Get it from opensuse.org →

openSUSE Leap Micro

Immutable container host built on Leap.

Release model
Atomic updates, transactional rollback
Best for
Running containers, Kubernetes nodes, or edge inference servers. Pairs naturally with K3s for self-hosted AI clusters.
Get it from opensuse.org →

openSUSE MicroOS

Immutable desktop and server, atomic by design.

Release model
Rolling, transactional, automatic rollback on failure
Best for
Anyone who wants the Tumbleweed package set with snapshot-based safety. Good base for a dedicated AI inference appliance.
Get it from opensuse.org →

openSUSE Kalpa

Immutable KDE desktop on top of MicroOS.

Release model
Rolling, atomic, Flatpak-first
Best for
Desktop users who want an OS that updates without breaking. A modern alternative to the traditional Tumbleweed workstation install.
Get it from opensuse.org →

Documentation and guides

openSUSE keeps its documentation public, current and translated. Most guides exist in English, German and Italian, with partial coverage in a dozen other languages. The wiki is the main entry point; the handbook is what you actually print and keep.

  • doc.opensuse.org →

    The official documentation portal. Handbooks for Leap and Tumbleweed, system administration guides, AutoYaST and Salt references. PDF and HTML formats.

  • wiki.opensuse.org →

    Community wiki. Faster to find specific how-tos here than in the handbook: GPU drivers, NVIDIA CUDA setup, virtualization, network configuration, package management edge cases.

  • Documentation team →

    How to contribute documentation. Useful for anyone who wants to see a specific topic better covered: the team accepts pull requests directly.

Community, forum and infrastructure

openSUSE has three pillars of community infrastructure, all free to use. The forum is where most user-level questions get answered; the Open Build Service is where packages are built for every supported architecture; the bug tracker is the place to file real issues that benefit from being public.

  • forums.opensuse.org →

    Long-running community forum. Searchable history of installation questions, hardware compatibility, driver issues. Often faster than Stack Exchange for SUSE-specific problems.

  • build.opensuse.org (OBS) →

    The Open Build Service. Public infrastructure for building Linux packages for openSUSE, SLE, Fedora, Debian and others from the same sources. Free to use for community projects.

  • bugzilla.opensuse.org →

    The bug tracker. Faster than expected for triage on Tumbleweed regressions and AI-stack packaging issues.

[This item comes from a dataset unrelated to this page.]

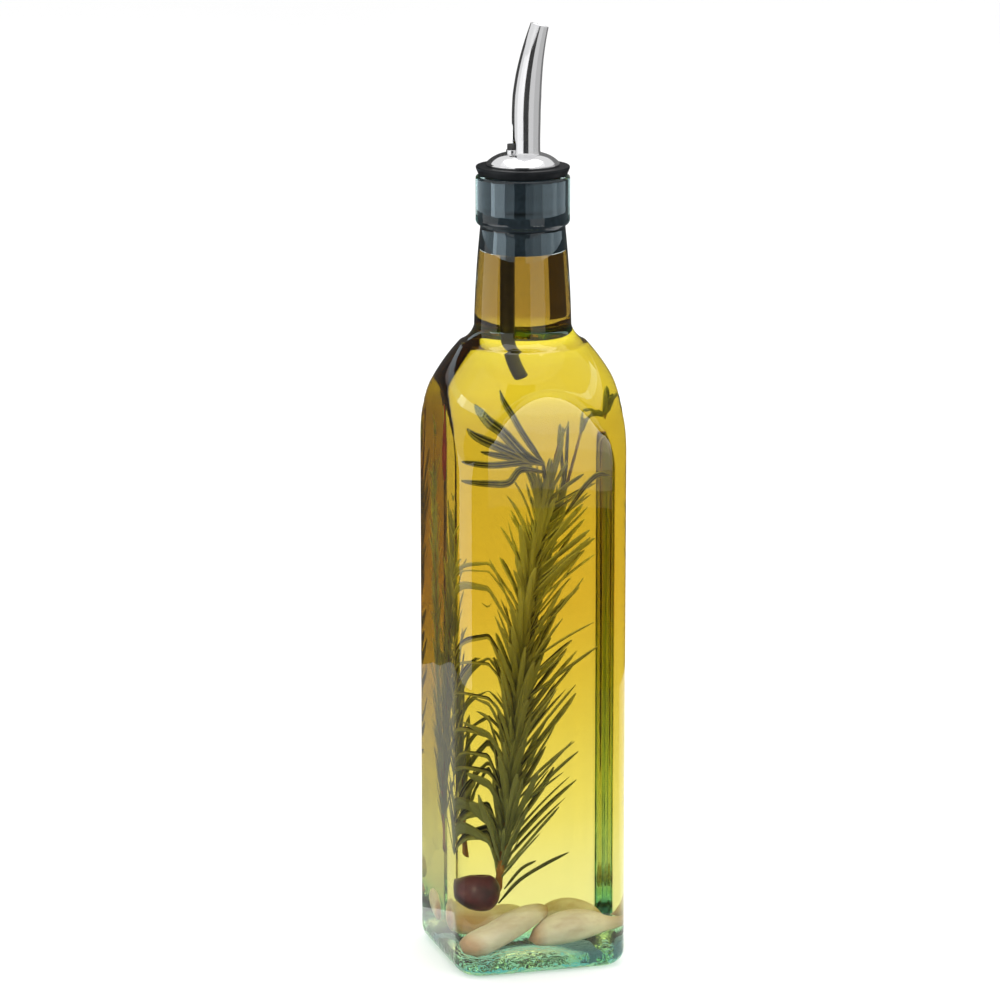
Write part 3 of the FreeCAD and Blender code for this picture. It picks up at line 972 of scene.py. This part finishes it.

  • SUSE webinars and webcasts →

    The commercial side of the project runs free webinars covering Linux, Kubernetes, DevOps, AI deployment. Some are sales-flavoured but the technical ones are useful. Registration required, no charge.

What stays paid (and why that is fine)

SUSE, the company that sponsors openSUSE, sells enterprise products on top of the same upstream code. The line is honest and well marked: openSUSE is free, complete and fully usable in production; SUSE enterprise products add long-term support contracts, certifications, and integration packages that customers in regulated industries are willing to pay for. None of the paid features are paywalls on top of openSUSE, they are different products.

  • SUSE Linux Enterprise Server (SLES) — paid LTS counterpart of Leap, with long-term support and certifications for SAP, public sector, finance.
  • SUSE Rancher Prime — paid Kubernetes platform with the Liz agentic AI assistant for cluster operations. The open-source Rancher project remains free.
  • SUSE AI — paid sovereign AI stack on top of Rancher Prime, with zero-trust security, observability and private-model deployment patterns.
  • SUSE Sovereign Premium Support — paid premium support tier with EU-based engineers and EU-hosted support data, relevant for organisations bound by EU jurisdiction requirements.

If you want the openSUSE community side without the enterprise footprint, none of the above is required. The free distributions run the same kernel, libraries and tooling. The paid line exists for the organisations that need to write a contract against it.